The Curious Statistician

Jun 14, 2011

What do teenagers want?

What do teenagers want?  More importantly for the music industry, what music will they buy?

Gregory Berns and Sara Moore of the Economics Dept. at Emory University downloaded 120 relatively new and unknown songs , evenly spread over six genres, and had 32 teenagers listen to short clips while undergoing an MRI scan of the brain.  The teenagers also filled out a short assessment of how much they liked each song.  Over 3 years later, the researchers reviewed sales figures for the 120 songs.

The songs that did well were not the ones that the teenagers said they liked (in statistical terms, the likeability survey had no predictive value).  However, increased neural  activity in the orbitofrontal cortex and the ventral striatum did correlate with song sales.   So, although the teenagers' conscious perceptions predicted nothing, their unconscious brain activity did.

Good news for MRI vendors, and for neural researchers eager to make the leap to popular culture.
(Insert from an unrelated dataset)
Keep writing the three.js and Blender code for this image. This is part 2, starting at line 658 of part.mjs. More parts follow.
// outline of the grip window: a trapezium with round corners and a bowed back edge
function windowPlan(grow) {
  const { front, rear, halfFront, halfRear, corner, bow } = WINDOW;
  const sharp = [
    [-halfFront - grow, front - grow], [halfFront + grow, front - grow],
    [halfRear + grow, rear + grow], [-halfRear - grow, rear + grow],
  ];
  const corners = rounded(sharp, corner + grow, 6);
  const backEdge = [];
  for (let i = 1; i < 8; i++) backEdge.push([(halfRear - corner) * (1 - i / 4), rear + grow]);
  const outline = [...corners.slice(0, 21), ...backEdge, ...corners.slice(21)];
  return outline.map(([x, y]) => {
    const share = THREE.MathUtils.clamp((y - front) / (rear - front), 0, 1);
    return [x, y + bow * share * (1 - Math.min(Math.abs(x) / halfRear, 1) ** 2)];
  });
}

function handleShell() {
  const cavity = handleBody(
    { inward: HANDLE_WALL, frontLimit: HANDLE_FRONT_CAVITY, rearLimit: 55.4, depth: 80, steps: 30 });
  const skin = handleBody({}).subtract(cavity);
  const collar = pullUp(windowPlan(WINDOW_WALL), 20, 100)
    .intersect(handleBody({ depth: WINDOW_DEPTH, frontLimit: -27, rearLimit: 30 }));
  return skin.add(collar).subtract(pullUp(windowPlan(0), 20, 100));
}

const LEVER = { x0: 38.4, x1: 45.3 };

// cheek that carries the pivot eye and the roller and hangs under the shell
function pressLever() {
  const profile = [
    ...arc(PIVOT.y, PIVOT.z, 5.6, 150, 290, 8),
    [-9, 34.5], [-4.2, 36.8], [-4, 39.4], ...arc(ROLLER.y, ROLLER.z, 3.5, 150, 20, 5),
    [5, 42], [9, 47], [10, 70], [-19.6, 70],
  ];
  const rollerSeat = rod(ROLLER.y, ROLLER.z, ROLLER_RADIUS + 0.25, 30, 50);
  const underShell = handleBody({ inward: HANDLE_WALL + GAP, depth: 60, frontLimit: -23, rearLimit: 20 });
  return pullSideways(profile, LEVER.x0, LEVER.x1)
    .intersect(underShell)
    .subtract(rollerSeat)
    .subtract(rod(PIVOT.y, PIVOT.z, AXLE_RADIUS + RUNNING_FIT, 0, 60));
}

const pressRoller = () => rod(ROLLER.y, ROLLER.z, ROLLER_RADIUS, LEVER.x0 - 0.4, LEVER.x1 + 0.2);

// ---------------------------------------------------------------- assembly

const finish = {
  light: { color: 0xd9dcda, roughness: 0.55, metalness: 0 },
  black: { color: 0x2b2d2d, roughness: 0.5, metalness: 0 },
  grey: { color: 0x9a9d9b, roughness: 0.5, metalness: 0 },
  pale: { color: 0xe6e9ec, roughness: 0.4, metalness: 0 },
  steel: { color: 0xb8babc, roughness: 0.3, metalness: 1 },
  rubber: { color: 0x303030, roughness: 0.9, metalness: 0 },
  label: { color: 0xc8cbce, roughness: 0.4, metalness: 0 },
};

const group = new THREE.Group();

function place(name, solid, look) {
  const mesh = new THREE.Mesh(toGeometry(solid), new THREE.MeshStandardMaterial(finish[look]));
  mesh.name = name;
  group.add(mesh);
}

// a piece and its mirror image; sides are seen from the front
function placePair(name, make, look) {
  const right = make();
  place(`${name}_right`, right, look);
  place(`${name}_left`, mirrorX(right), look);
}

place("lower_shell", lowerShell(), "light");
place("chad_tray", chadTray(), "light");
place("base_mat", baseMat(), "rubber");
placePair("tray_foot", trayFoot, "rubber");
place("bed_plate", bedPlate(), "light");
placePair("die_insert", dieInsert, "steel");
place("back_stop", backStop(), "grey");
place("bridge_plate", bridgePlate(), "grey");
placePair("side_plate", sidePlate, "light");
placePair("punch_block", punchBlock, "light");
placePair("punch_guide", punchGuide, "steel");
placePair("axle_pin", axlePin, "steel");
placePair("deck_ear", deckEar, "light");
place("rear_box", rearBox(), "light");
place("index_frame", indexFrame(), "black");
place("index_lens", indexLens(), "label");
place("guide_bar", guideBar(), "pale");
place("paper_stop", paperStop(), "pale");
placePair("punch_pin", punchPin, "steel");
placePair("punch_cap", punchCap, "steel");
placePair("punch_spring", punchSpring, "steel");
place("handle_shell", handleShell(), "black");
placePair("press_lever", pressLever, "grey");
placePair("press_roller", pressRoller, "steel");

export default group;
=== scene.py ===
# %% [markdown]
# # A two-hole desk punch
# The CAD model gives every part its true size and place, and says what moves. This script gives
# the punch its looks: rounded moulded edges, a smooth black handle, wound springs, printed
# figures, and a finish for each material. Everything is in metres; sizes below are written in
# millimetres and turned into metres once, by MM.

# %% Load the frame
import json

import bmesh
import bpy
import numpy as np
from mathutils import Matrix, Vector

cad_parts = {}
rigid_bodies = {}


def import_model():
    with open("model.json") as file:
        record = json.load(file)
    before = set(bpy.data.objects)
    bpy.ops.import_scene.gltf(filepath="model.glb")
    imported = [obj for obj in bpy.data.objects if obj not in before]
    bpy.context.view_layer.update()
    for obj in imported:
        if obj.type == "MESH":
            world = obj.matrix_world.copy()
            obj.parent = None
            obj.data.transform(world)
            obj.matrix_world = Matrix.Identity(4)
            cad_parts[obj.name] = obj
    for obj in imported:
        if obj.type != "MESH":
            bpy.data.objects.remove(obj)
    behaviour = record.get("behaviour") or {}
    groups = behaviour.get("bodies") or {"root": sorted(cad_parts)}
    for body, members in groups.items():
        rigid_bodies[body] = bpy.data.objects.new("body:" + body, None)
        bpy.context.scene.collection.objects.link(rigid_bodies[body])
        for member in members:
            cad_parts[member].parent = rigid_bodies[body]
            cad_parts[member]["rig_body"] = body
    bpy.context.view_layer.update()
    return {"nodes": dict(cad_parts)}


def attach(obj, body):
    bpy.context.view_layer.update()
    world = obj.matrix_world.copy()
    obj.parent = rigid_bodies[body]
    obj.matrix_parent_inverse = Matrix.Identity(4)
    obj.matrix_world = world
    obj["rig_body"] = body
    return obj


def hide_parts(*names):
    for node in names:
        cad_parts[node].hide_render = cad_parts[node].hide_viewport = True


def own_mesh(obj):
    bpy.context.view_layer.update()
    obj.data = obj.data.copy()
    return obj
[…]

One important technical note, on the statistical side.   The logic in this experiment runs as follows:  Let's identify the best selling songs, then look at the brain images for all teenagers and all songs, and see if we can find any activity patterns that are especially prevalent for the best sellers.  Given the complexity of the brain, some interesting patterns are sure to emerge merely as a result of chance, the same way that (say) a hundred individuals flipping a coin ten times will produce some interesting patterns.

This is known as the "multiple comparisons" problem, or, more generally, the multiplicity problem.  The probability of finding something interesting just by chance increases with the number of variables (brain areas, in this case), the number of questions being asked, and the number of statistical tests being performed.  This study used a Monte Carlo approach (and a program called AlphaSim) to control for this tendency and set a significance threshold to minimize the chances of being fooled in this way.

The real proof of the pudding, though, will come when a record company starts its own lab and tries out this theory on a new set of teenagers.  I'm hoping it will not pan out.  The music industry has always had a strong element of producing music via formulas and focus groups.  Will singer-songwriters now have to have their own MRI labs?

 

G. S. Berns and S. E. Moore, "A Neural Predictor of Cultural Popularity," Journal  of Consumer Psychology, in press, available online 8 June 2011.